> TASK INSTRUCTIONS: Transcribe only the part of the listing below that begins at the line containing "Model this object" and runs to its final line, keeping both ends.

> SUPPLIED DATA:
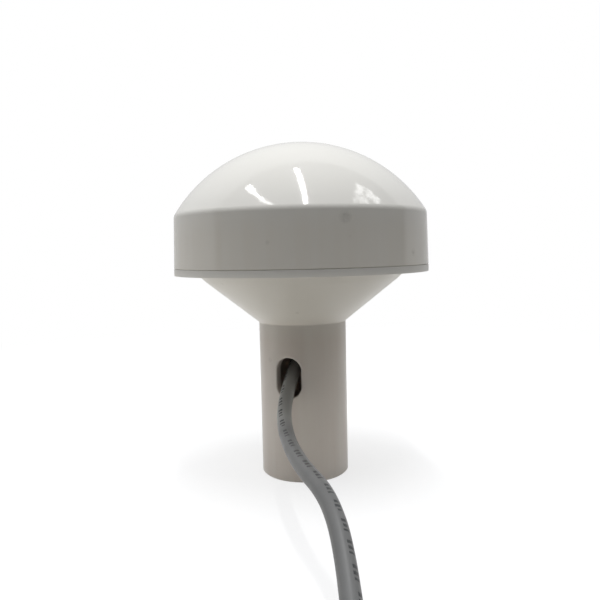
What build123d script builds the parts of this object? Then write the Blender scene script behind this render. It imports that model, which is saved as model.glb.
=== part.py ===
"""A satellite positioning receiver in a mushroom-shaped housing, on a hollow threaded stem.

A white dome and band screw down on a funnel-shaped base. The base's stem screws onto a 1"-14 mast
and has a side slot for the data cable, which lies on the table and ends in an 8-way round plug.
Millimetres, Z up. The origin is the middle of the stem's foot, and the slot faces -Y.
"""

import math
import os

from build123d import *

os.makedirs("parts", exist_ok=True)

# ---- Driving dimensions ----------------------------------------------------------------------

# Stem and its female mast thread, 1"-14 UNS, and the plain bore above the thread
stem_length = 58.4
stem_wall = 3.8
foot_chamfer = 0.5
thread_minor_radius = 11.72
thread_depth = 0.98
thread_pitch = 25.4 / 14
thread_length = 27.0
bore_relief = 0.2
mouth_chamfer = 1.2

# Side slot of the stem
slot_width = 9.5
slot_height = 15.1
slot_bottom = 31.3
slot_edge_radius = 0.4

# Funnel and rim of the base
funnel_wall = 3.0
funnel_height = 15.8
knee_to_rim = 2.8
knee_inset = 3.0
rim_radius = 48.0
rim_thickness = 2.4
rim_edge_radius = 1.0
stem_root_radius = 0.6
knee_radius = 30.0

# Bulkhead that closes the bore, and the trench around it, both above the stem's end
bulkhead_rise = 8.6
bulkhead_thickness = 3.0
bore_wall = 3.0
trench_rise = 5.6
rib_count = 6
rib_thickness = 1.6

# Dome and band, above the seam
cover_height = 46.2
dome_radius = 55.5
band_draft = 0.54
shoulder_radius = 3.0
dome_wall = 3.0
seam_chamfer = 0.3

# Seal under the band
seal_inset = 1.5
seal_width = 1.4
seal_height = 1.1

# Housing screws, from below the rim
housing_screw_count = 6
housing_screw_start = 30.0
housing_boss_height = 3.6
housing_boss_radius = 2.9
screw_radius = 1.1
screw_length = 10.0
screw_play = 0.2
head_radius = 2.0
head_height = 1.6
counterbore_play = 0.2
counterbore_depth = 3.4
counterbore_margin = 0.2
washer_thickness = 0.5
dome_boss_radius = 3.0
dome_boss_height = 12.0

# Main board and its posts
board_gap = 1.8
board_thickness = 1.6
board_rise = 4.6
post_count = 4
post_inset = 4.0
post_start = 45.0
post_radius = 3.0
gusset_thickness = 2.4
board_screw_length = 6.0

# Patch antenna
patch_side = 35.0
patch_height = 4.0
pad_height = 0.5
electrode_side = 30.0
electrode_thickness = 0.1
electrode_notch = 2.4
feed_offset = 3.5
feed_radius = 0.5
feed_head_radius = 1.2
feed_head_height = 0.4

# Parts under the board: middle, size in X and Y, and height
module_middle = (-4.0, -20.0)
module_size = (22.4, 17.0)
module_board_height = 0.8
module_can_margin = 0.7
module_can_height = 1.6
amplifier_middle = (-16.0, 8.0)
amplifier_size = (16.0, 12.0)
chip_places = [-5.0, -0.5, 4.5]
chip_sides = [3.0, 2.4, 3.8]
chip_heights = [1.2, 0.8, 1.4]
shield_sheet = 0.25
shield_frame_height = 2.4
shield_can_height = 2.9
backup_cell_middle = (6.0, 24.0)
backup_cell_radius = 6.25
backup_cell_height = 2.1
cell_tab_width = 3.0
cell_tab_thickness = 0.25
driver_middle = (22.5, -8.0)
driver_size = (7.5, 10.3)
driver_height = 2.3
driver_leads = 8
lead_thickness = 0.3
lead_reach = 0.75
inductor_middle = (22.5, 8.0)
inductor_size = 7.0
inductor_height = 3.2
capacitor_middles = [(-13.0, 21.0), (-6.5, 25.5)]
capacitor_radius = 3.15
capacitor_height = 5.4

# Data cable and its wires
cable_radius = 2.5
cable_offset = 2.5
jacket_reach = 5.0
jacket_wall = 0.35
wire_count = 6
wire_radius = 0.6
wire_rise = 1.5
wire_start = 15.0
grommet_wall = 1.7
grommet_lip = 1.8
grommet_flange = 1.0
tie_width = 2.5
tie_thickness = 1.0
tie_head = 4.5

# Board header and the wire plug in it
header_face = 8.0
header_length = 6.5
header_margin = 2.0
header_height = 4.8
header_wall = 0.8
contact_pitch = 2.0
contact_side = 0.5
contact_reach = 3.0
wire_plug_length = 7.6

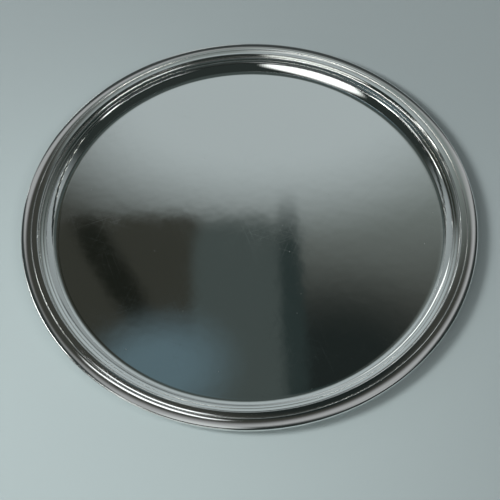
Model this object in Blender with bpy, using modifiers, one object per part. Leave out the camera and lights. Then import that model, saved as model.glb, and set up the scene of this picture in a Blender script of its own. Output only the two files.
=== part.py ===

> SOLUTION TO THE EXERCISE:
Model this object in Blender with bpy, using modifiers, one object per part. Leave out the camera and lights. Then import that model, saved as model.glb, and set up the scene of this picture in a Blender script of its own. Output only the two files.
=== part.py ===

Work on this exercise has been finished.